Patury explicou que a célula é responsável por executar varreduras em redes sociais e jornais, além de checar denúncias anônimas, tornando a investigação mais célere e funcional, com todas as forças atuando ao mesmo tempo e trocando informações. Ele destacou que, mesmo sem novas ameaças identificadas até o momento, o trabalho segue de forma ininterrupta, para responsabilizar quem tenta gerar pânico ou desinformação e preservar a segurança na capital.
Fake news
De acordo com estudiosos da área de segurança, o fenômeno das notícias falsas corrobora para que o extremismo seja alavancado. Welliton Caixeta Maciel destacou que a principal função da célula é se antecipar e prevenir incidentes. Segundo ele, essas situações podem ter início por meio da profusão de fake news e da desinformação. "Cabem às diversas instituições que compõem a célula, o trabalho de desarticulação de tais pânicos que podem se desenrolar em ameaças e ataques reais. Tão importante quanto a ação rápida das forças de segurança, é também a informação segura e acessível à população, capaz de minar e neutralizar situações críticas, como focos de extremismo violento que, como temos observado desde os últimos acontecimentos, começam nas/pelas redes sociais", apontou.
Sobre as punições aos criminoso, Sant'Anna avaliou que, no Brasil, ainda é preciso caminhar muito. "Não só em relação às punições, mas a todo o processo preventivo referente a esses crimes. Aqui, nós não temos um histórico, no que refere-se a atentados, então a gente ainda precisar caminha bastante para conseguir categorizar as diversas punições e colocá-las dentro de níveis distintos de elaboração de penas, para que possamos tornar essas pessoas como exemplo dentro desses processos", observou.
Reforço
O secretário-executivo da Pasta de Segurança enfatizou que a capital é um lugar seguro. "Até o momento, parece que terá apenas um evento grande, patrocinado pelo governo federal, que vai reunir os presidentes das casas, mas, fora isso, não há nada grande organizado. No entanto, a polícia estará presente e a inteligência também, não somente na célula presencial, mas nas ruas. É claro que a tensão fica elevada, mas a quantidade de servidores da SSP-DF nas ruas será suficiente e se a célula apontar qualquer coisa, regimentaremos mais forças, porque teremos condições de um pronto aumento, se necessário".

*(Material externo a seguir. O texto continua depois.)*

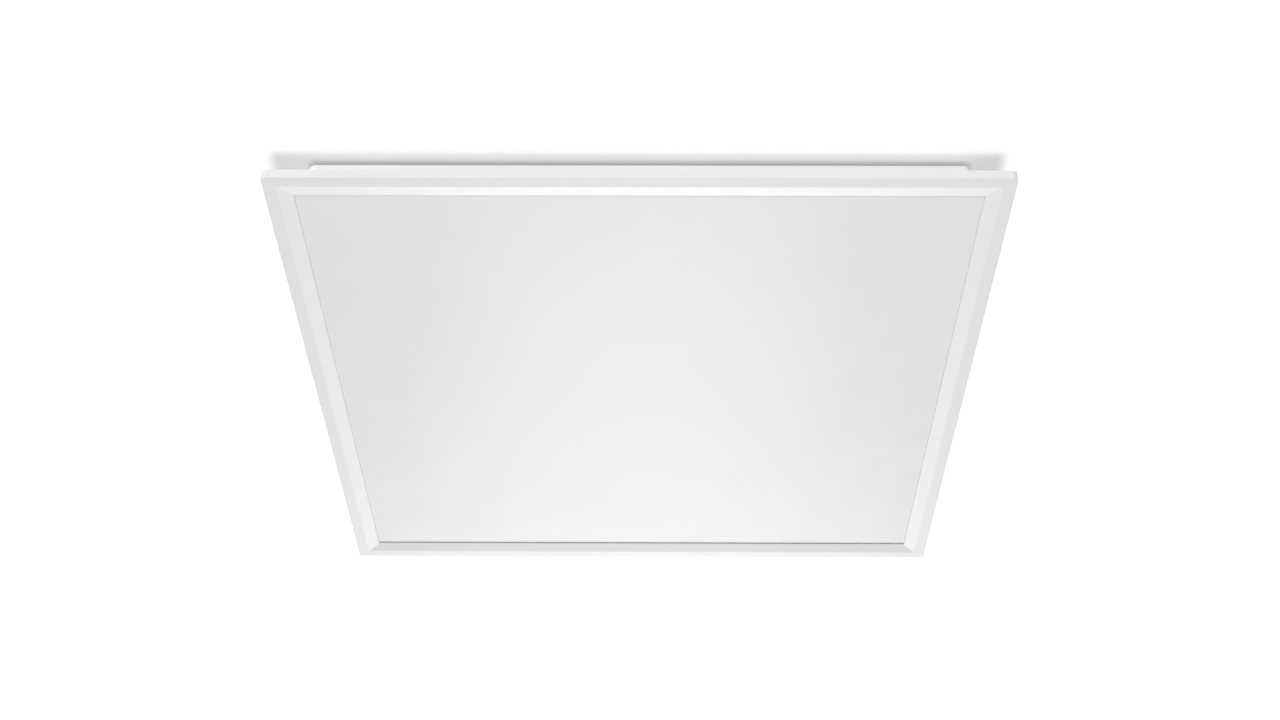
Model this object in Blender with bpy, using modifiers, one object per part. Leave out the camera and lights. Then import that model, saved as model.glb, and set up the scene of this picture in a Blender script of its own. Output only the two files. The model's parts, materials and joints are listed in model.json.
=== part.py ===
"""Recessed ceiling LED panel light for a 600 mm ceiling grid, with its driver on the back.

Blender 4.5, metres, +Z up towards the ceiling void. The origin is the centre of the front face's plane:
the frame's flat rim is at z = 0 and faces down. -Y is the edge nearest to the viewer.
"""

import math

import bmesh
import bpy
from mathutils import Matrix, Vector

MM = 0.001
GAP = 0.3 * MM  # air between pieces that touch
OVERLAP = 0.4 * MM  # how deep a shape goes into the one that it is joined to

# --- Driving dimensions ------------------------------------------------------------------------------
PANEL_SIDE = 597 * MM
FRAME_HEIGHT = 9 * MM
FRAME_CORNER_RADIUS = 4 * MM
FRAME_EDGE_RADIUS = 0.8 * MM
FRAME_WALL = 2 * MM
FLAT_WIDTH = 10.5 * MM  # the flat rim that lies on the ceiling grid
BEVEL_END = 22.6 * MM  # from the outer edge to the window
BEVEL_RISE = 2 * MM
LEDGE_TOP = 4 * MM  # the diffuser lies on this ledge
RIB_INNER = 15.6 * MM  # the rib that locates the diffuser, measured from the outer edge
RIB_WIDTH = 1.4 * MM

DIFFUSER_THICKNESS = 1.5 * MM
DIFFUSER_INSET = 16.2 * MM

TRAY_SHEET = 0.8 * MM
TRAY_TOP = 41.6 * MM
TRAY_TOP_INSET = 29.5 * MM
TRAY_WALL_INSET = 19 * MM
TRAY_FLANGE_INSET = 3 * MM
TRAY_CORNER_RADIUS = 6 * MM
BEND_RADIUS = 2 * MM
BEAD_HEIGHT = 1.5 * MM
BEAD_WIDTH = 12 * MM
BEAD_SLOPE = 1.6 * MM

LED_PITCH = 88 * MM
LED_ROWS = 6
BOARD_LENGTH = 500 * MM
BOARD_WIDTH = 12 * MM
BOARD_THICKNESS = 1.2 * MM
LENS_RADIUS = 7.5 * MM
LENS_HEIGHT = 6.3 * MM
BOARD_PLUG_HEIGHT = 2.5 * MM

FOIL_THICKNESS = 0.5 * MM
FOIL_TOP = 35 * MM
FOIL_CLEARANCE = 2.2 * MM  # horizontally, from the tray's wall to the foil

RIM_SCREW_INSET = 8.2 * MM
RIM_SCREW_OFFSET = 170 * MM  # along each side, from its middle

BOX_HALF_WIDTH = 40 * MM  # the driver box, in Y
BOX_TOP = 68 * MM
COVER_SHEET = 1 * MM
COVER_END = -125 * MM  # the cover's closed end, in X
BAY_START = 60 * MM  # the wiring bay's partition, in X
BAY_END = 124 * MM
BAY_TOP = 66 * MM
CARRIER_WALL = 2 * MM
CARRIER_HALF_WIDTH = 38 * MM
EAR_SCREW_X = (-105 * MM, 40 * MM)
EAR_SCREW_Y = 56 * MM

PCB_BOTTOM = 48.9 * MM
PCB_THICKNESS = 1.6 * MM
PCB_START = -96 * MM
PCB_END = 56 * MM
PCB_HALF_WIDTH = 33 * MM

HINGE_Y = 41.8 * MM
HINGE_Z = 66 * MM
KNUCKLE_RADIUS = 3.2 * MM
HINGE_PIN_RADIUS = 1.3 * MM
LID_KNUCKLE = (78 * MM, 108 * MM)  # the lid's knuckle, in X
EAR_KNUCKLES = ((70 * MM, 77.4 * MM), (108.6 * MM, 116 * MM))

CABLE_Z = 52.5 * MM
CABLE_HOLE_RADIUS = 5 * MM
CLAMP_X = 112 * MM
CLAMP_POST_Y = 12.5 * MM
CLAMP_POST_TOP = 57.2 * MM

POLE_PITCH = 9 * MM
BUTTON_X = 75 * MM
BUTTON_SIZE = 4.6 * MM
BUTTON_BOTTOM = 49.3 * MM
BUTTON_TOP = 59.5 * MM
BLOCK_TOP = 57.5 * MM

SWITCH_X = -14 * MM
SWITCH_Z = 55 * MM
SWITCH_TRAVEL = 3 * MM

GROMMET_X = -108 * MM
DC_LEAD_RADIUS = 1.2 * MM
DC_LEAD_Z = 37.4 * MM
EARTH_X, EARTH_Y = 79 * MM, -27 * MM

CLIP_PIVOT_X = 200 * MM
CLIP_PIVOT_Y = 250 * MM
CLIP_SHEET = 1.2 * MM
CLIP_LENGTH = 62 * MM
CLIP_WIDTH = 16 * MM
CLIP_TAB_HEIGHT = 6 * MM
RIVET_RADIUS = 2 * MM

CORNER_STEPS = 4
HALF = PANEL_SIDE / 2
BOARD_TOP = TRAY_TOP - TRAY_SHEET - GAP
BOARD_BOTTOM = BOARD_TOP - BOARD_THICKNESS
BOX_FLOOR = TRAY_TOP + GAP
CARRIER_FLOOR_TOP = BOX_FLOOR + CARRIER_WALL
PCB_TOP = PCB_BOTTOM + PCB_THICKNESS
PARTS_BOTTOM = PCB_TOP + GAP
DIFFUSER_TOP = LEDGE_TOP + GAP + DIFFUSER_THICKNESS
FLANGE_BOTTOM = DIFFUSER_TOP + GAP
FLANGE_TOP = FLANGE_BOTTOM + TRAY_SHEET
CLIP_BOTTOM = TRAY_TOP + 2 * GAP


# --- Scene, materials and objects --------------------------------------------------------------------
def clear_scene():
    for obj in list(bpy.data.objects):
        bpy.data.objects.remove(obj, do_unlink=True)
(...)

Patury lembrou que, além de um batalhão de polícia específico para a Esplanada dos Ministérios, todas as casas dos Poderes possuem equipes de segurança efetivas, que serão reforçadas para o 8 de janeiro. "Não é necessário haver preocupação, porque não há nada mapeado, nenhuma preocupação maior, mas é claro que nós estamos atentos. Em caso de qualquer anormalidade, nós temos condições de em questão de minutos chegar a qualquer lugar do DF", tranquilizou.